The pessimism in American politics is concentrated in one part of the electorate — the white working class, also the group which has pulled most sharply from Obama’s support. Understanding the disaffection of the shrinking white working class is key to understanding the politics of our time. Consider that as late as in 1940, 86 percent of adults over the age of 25 who did not have a 4-year college degree were white. In 2007, the demographic had shrunk to 48 percent. It is this group of Americans, who had recently just lost their majority status, who feel taxed and spent from the decades of liberal government in the interim. As the Economic Mobility Project poll found, while only 48% of Caucasians believe their economic circumstances will be better in ten years, substantial majorities of African Americans (68%), Hispanics (66%), and Asian Americans (64%) foresee improved personal finances down the road. Tea Partiers agitating to “take back” America, no less than “Birthers” challenging Obama’s citizenship or Minute Men securing the border in Arizona, are registering a heart-felt disenchantment that they have been left behind in America’s liberal march. This is why those competing for the Republican nomination who are also articulately expressing this declension narrative are resonating with the base. It is also why even though no one thinks that Ron Paul would win the nomination, the Doomsday Prophet has already won two straw polls, most recently at the Republican Leadership Conference this weekend in New Orleans; and why Mitt Romney’s gaffe that he too, is “unemployed” will come back to haunt the front-runner who looks more like the aristocratic poster child of the Republican party of 1920, not 2012.

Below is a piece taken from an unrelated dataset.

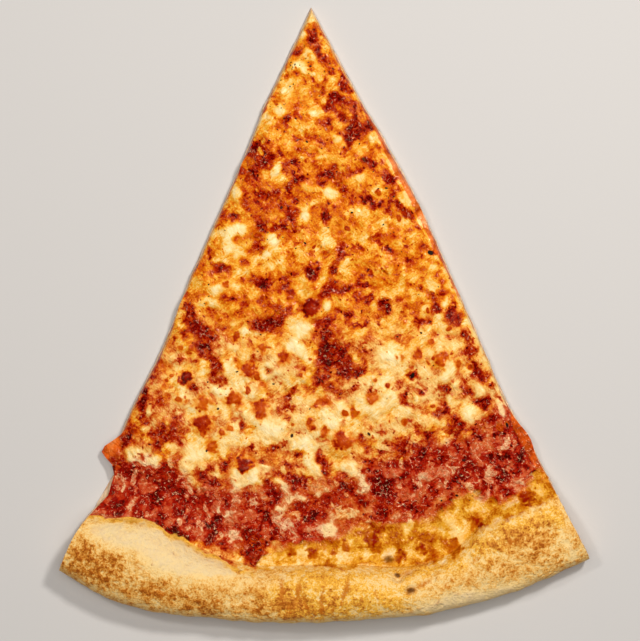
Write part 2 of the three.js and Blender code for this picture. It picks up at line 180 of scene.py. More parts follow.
# Where things lie on the slice, in millimetres to the right of its tip and down from it, looking down
# on it with the tip away: (right, down, half length, half width, turn in degrees, strength).
SAUCE_PATCHES = [
    (3.5, 17, 2.5, 1.5, 60, 0.8), (-11.5, 83, 2.5, 1.8, 0, 0.8), (7, 90, 4, 1.5, -10, 0.6),
    (-18.7, 89.5, 2.5, 2.5, 0, 0.8), (-11.4, 111.5, 3, 2.5, 0, 0.9), (-19, 119, 3, 2, 0, 0.8),
    (-41, 119.5, 2.5, 2.5, 0, 0.9), (-33, 134.5, 2.5, 2.5, 0, 0.7), (18, 134.5, 2.5, 2.5, 0, 0.8),
    (3.3, 141, 2.5, 2, 0, 0.6), (-11.4, 149, 2, 2, 0, 0.6), (50, 141, 3, 2.5, 0, 0.7),
    (-48.5, 157, 3, 2.5, 80, 0.9), (-55.5, 163, 2.5, 3, 0, 0.9), (-62, 184, 6, 4, 0, 1.1),
    (-57, 180, 4, 3.5, 0, 1), (-20, 190, 4, 5, 0, 1.2), (-26, 199.5, 3, 3, 0, 1), (18, 185, 3, 3, 0, 0.9),
    (8, 97, 3, 2, 0, 0.75), (40.5, 104.5, 2.5, 1.5, 60, 0.7), (40, 141.5, 2, 1.5, 0, 0.7),
    (0.5, 11.5, 4.8, 2.2, 60, 1.05), (-9.5, 24.5, 2.2, 1.1, 90, 0.8), (-5, 18, 2.2, 1.5, 80, 0.5),
    (5, 20.5, 2.2, 1.1, 20, 0.65), (7.5, 24.5, 1.8, 1.5, 40, 0.7), (11.5, 30, 2.2, 1.5, -10, 0.85),
    (5, 29, 1.8, 1.1, -20, 0.6), (3.5, 31.5, 1.1, 1.5, 0, 0.7), (8, 34, 2.9, 1.8, -20, 0.85),
    (13, 35, 2.6, 1.8, 10, 0.9), (6.5, 36.5, 1.5, 1.1, 60, 0.7), (16, 39, 2.9, 1.1, 95, 0.85),
    (16, 45, 4.4, 2.6, 110, 1.15), (14, 50.5, 2.6, 1.5, 100, 0.95), (12, 42.5, 2.2, 1.8, 0, 0.6),
    (22, 43.5, 2.6, 1.5, 80, 0.85), (20, 47, 2.9, 1.1, 70, 0.7), (25.5, 52.5, 3.3, 1.5, 0, 0.65),
    (20, 57, 2.2, 1.5, 0, 0.95), (-17.5, 52, 2.6, 1.8, 90, 0.85), (-21.5, 54, 3.3, 1.8, 95, 1.1),
    (-23.5, 61.5, 2.9, 2.2, -30, 1.05), (-18, 58, 3.3, 2.2, 30, 0.85), (-15, 55, 1.5, 1.5, 0, 0.85),
    (-9, 46.5, 1.8, 1.1, -20, 0.55), (-8.5, 41, 2.2, 1.1, -30, 0.6), (-3.5, 53.5, 2.6, 1.8, 30, 0.85),
    (-6.5, 57.5, 2.9, 1.1, -35, 0.7), (9, 60.5, 5, 2.2, -8, 0.95), (2.5, 63, 1.8, 1.5, 0, 0.4),
    (-8.5, 66, 3.2, 2.2, -12, 0.9), (-16, 70, 3.7, 2.2, 15, 0.95), (-11, 74, 2.2, 1.5, 0, 0.95),
    (11, 67.5, 3.7, 2.4, 60, 1), (-24.5, 74, 2.9, 1.8, 60, 0.75), (-30, 74.5, 2.2, 1.1, -60, 0.6),
    (-18, 79.5, 3.7, 1.8, 10, 0.8), (-7.5, 77.5, 4.4, 1.8, -15, 0.75), (-6.5, 82, 3.3, 1.8, 0, 0.85),
    (-20, 84, 3.3, 2.6, -20, 1.1), (28.5, 63.5, 2.6, 1.8, 60, 0.95), (29, 67.5, 1.8, 1.1, 20, 0.9),
    (32.5, 73, 4.4, 1.5, 60, 0.95), (35.5, 77, 2.9, 1.8, 60, 0.8), (29.5, 76.5, 2.9, 1.8, 90, 0.7),
    (35.5, 84, 2.6, 1.8, 0, 0.6), (5.5, 77.5, 2.2, 1.5, 100, 0.7), (15, 76.5, 1.5, 1, 0, 0.5),
    (20.5, 72, 1.8, 1.1, 0, 0.75), (-3, 88, 2.2, 1.1, -15, 0.7), (3.5, 87.5, 1.5, 1.5, 0, 0.65),
    (23, 85.5, 2.2, 1.1, -15, 0.65), (12, 92.5, 2.2, 1.8, -45, 0.8), (48, 93, 2.9, 1.5, 30, 0.9),
    (44.5, 91, 1.5, 1.1, 20, 1.25), (-1, 98, 3.3, 1.8, 80, 0.8), (-8.5, 100.5, 2.9, 1.8, -45, 0.7),
    (-33.5, 97, 3.3, 2.6, 30, 0.95), (6, 103.5, 2.6, 2.2, 0, 0.85), (8.5, 98, 1.1, 1.1, 0, 0.75),
    (-21.5, 101.5, 3.3, 1.5, 20, 0.6), (-23, 109, 2.9, 1.5, 100, 0.7), (-17, 109.5, 3.3, 1.5, 80, 0.8),
    (-16, 117, 5.1, 2.2, 0, 1.05), (-12, 115, 2.6, 2.6, 0, 0.85), (-45, 113, 4, 1.5, 80, 1),
    (-42.5, 117.5, 4.4, 1.8, 60, 0.95), (-38, 121.5, 3.7, 2.9, 40, 1.15), (-39.5, 127.5, 2.9, 1.8, 70, 1),
    (-36.5, 131, 3.3, 1.8, 50, 0.85), (-36, 136, 2.9, 2.2, 90, 0.75), (-47.5, 120, 3.7, 1.5, 60, 0.7),
    (-43.5, 141, 2.9, 1.8, 60, 0.75), (4.5, 124, 6.6, 1.8, 95, 1), (9, 125, 4.4, 3.3, 60, 1),
    (12.5, 131, 3.3, 2.2, 10, 1.15), (12.5, 136, 3.7, 1.8, -10, 0.85), (6.5, 131, 3.7, 2.6, 60, 0.9),
    (2, 135, 3.7, 2.6, 60, 0.75), (7.5, 140.5, 2.9, 1.8, 20, 0.75), (27, 110.5, 3.7, 2.2, 90, 0.85),
    (21.5, 107.5, 2.2, 1.1, 0, 0.8), (27.5, 98, 2.2, 1.8, 0, 0.75), (13, 113, 2.6, 1.5, 80, 0.7),
    (18.5, 127.5, 3, 2.2, 60, 0.85), (12.5, 104.5, 3.7, 2.2, 0, 0.6), (37.5, 136.5, 2.2, 1.1, 0, 1.3),
    (36.5, 143.5, 3.3, 1.5, 90, 0.9), (23, 139.5, 3.3, 1.8, -60, 0.7), (44.5, 107.5, 3.3, 1.5, 70, 0.7),
    (46.5, 112.5, 1.8, 1.5, 20, 0.9), (54.5, 116, 2.9, 1.8, -20, 0.85), (57, 122.5, 3.3, 1.8, 60, 0.8),
    (60, 127, 2.6, 2.2, 0, 0.95), (59.5, 132, 2.6, 1.5, 80, 1), (62, 136, 2.9, 1.8, 40, 0.95),
    (56, 142.5, 2.9, 1.8, -20, 0.8), (63.5, 147.5, 2.6, 1.8, -60, 0.95), (65, 152, 2.6, 1.5, 0, 0.9),
    (47.5, 150, 2.9, 1.8, 20, 0.7), (53, 157, 2.6, 2.2, 60, 0.9), (57, 163.5, 3.3, 2.9, 0, 1.15),
    (59, 169.5, 3.7, 2.9, 45, 1.05), (47.5, 165.5, 3.3, 2.2, 70, 0.85), (43, 157.5, 3, 2.4, 0, 0.8),
    (68.5, 160, 2.9, 2.2, 80, 0.9), (74, 170, 4, 2.6, -20, 1.05), (79.5, 171, 2.6, 1.8, 45, 0.9),
    (77.5, 159, 4.8, 2.2, 60, 0.95), (82.5, 165.5, 4.4, 1.8, 65, 0.75), (87, 176.5, 3.3, 1.5, 60, 0.7),
    (64.5, 177.5, 3.3, 2.6, 30, 0.95), (67.5, 182, 1.8, 1.5, 0, 1), (72.5, 178, 2.9, 1.5, -10, 0.85),
    (35.5, 162.5, 3.3, 2.6, 80, 1.1), (24.5, 170, 3.7, 2.9, 60, 0.9), (34, 170, 5.9, 2.2, 90, 0.95),
    (29, 177, 3.3, 2.6, 0, 1.1), (25, 182, 4.4, 2.2, 80, 1.2), (36.5, 180, 5.1, 3.3, 80, 1),
    (45, 180, 4.4, 2.6, 110, 0.9), (13.5, 177, 3.7, 2.9, 0, 1), (-5, 185, 2.9, 2.2, 70, 0.95),
    (-3, 174.5, 2.9, 2.2, 20, 0.8), (-9.5, 172, 2.6, 1.8, 0, 0.75), (-5, 164.5, 2.6, 1.8, 60, 0.9),
    (4.5, 167.5, 2.6, 1.5, 20, 0.7), (6, 171, 1.8, 1.5, 30, 0.8), (-16, 163, 2.9, 2.2, 60, 0.6),
    (-17, 193.5, 4, 3.3, -20, 1.2), (-19.5, 199, 6.5, 4, 80, 1.1), (-66, 177, 6, 3.5, 0, 1),
    (-77, 183, 5, 2.5, 10, 1), (-23.5, 199, 4.4, 2.2, 90, 1.15), (-14.5, 182, 3.3, 2.9, 0, 0.95),
    (-16.5, 176, 2.9, 2.2, 20, 0.95), (-26, 182.5, 3.7, 2.6, 0, 0.9), (-32.5, 169, 3.3, 1.5, 85, 0.8),
    (-25.5, 155, 2.9, 1.1, 95, 0.6), (-38, 184, 2.9, 2.2, 0, 0.85), (-44.5, 181, 3.3, 2.9, 60, 0.85),
    (-53.5, 172.5, 3.7, 2.6, 0, 1.1), (-52.5, 181, 5.1, 4.4, 30, 1.05), (-59, 186.5, 5.1, 2.6, 0, 1.1),
    (-69.5, 180, 5.1, 4.4, 0, 1), (-74.5, 174, 2.6, 3.3, 0, 1.1), (-77, 165, 3, 2.5, 0, 1.1),
    (-7.5, 193, 4.4, 2.6, 20, 0.8), (-12, 195.5, 2.9, 1.8, 0, 1), (-37, 196.5, 2.9, 2.2, 30, 0.8),
    (12.5, 186.5, 2.2, 1.8, 0, 0.7), (-61.5, 146, 6.6, 1.5, 100, 0.95), (-67.5, 157.5, 4, 1.5, 105, 0.85),
    (-54.5, 145, 3.3, 1.5, 90, 0.75), (-53.5, 156, 3.5, 2.3, 80, 1.1), (-58, 158, 2.9, 1.5, 0, 0.7),
    (-7.5, 142.5, 2.6, 1.8, -60, 0.8), (-7.5, 147.5, 2.2, 1.5, 30, 0.7), (-37, 171, 2.9, 1.5, 0, 0.55),
]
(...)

2012, however, is not 1828; nor is it 1980 because while the white working class votes reliably for the conservative party, it is also not the majority any more – a very recent development which even Ronald Reagan did not have to navigate. Andrew Jackson waxed poetic on the virtue of the plowman as Reagan sounded morning in America. They gave hope to the disillusioned because the disillusioned were many. But every Republican candidate today is highlighting the evening in today’s America because if they can convince enough voters to identify with the disenchanted working class, Obama will lose the battleground states of FL, OH, CO, and NV. The candidates, however, are walking an increasingly fine line of empathizing with the base’s sense of being culturally and economically eclipsed, and the political playbook’s rule that elections are won on hope. Obama’s challenge, on the other hand, is to re-fashion his message of hope — and that is why he is aggressively courting young, college-educated whites — even as wherever we look in the economy, it appears that it is still evening in America. And so it has been for two centuries, race, class, hope, and despair are locked into our quarrels about the future.

Elvin Lim is Assistant Professor of Government at Wesleyan University and author of The Anti-intellectual Presidency, which draws on interviews with more than 40 presidential speechwriters to investigate this relentless qualitative decline, over the course of 200 years, in our presidents’ ability to communicate with the public. He also blogs at www.elvinlim.com and his column on politics appears here each week.

View more about this book on the

Recent Comments

There are currently no comments.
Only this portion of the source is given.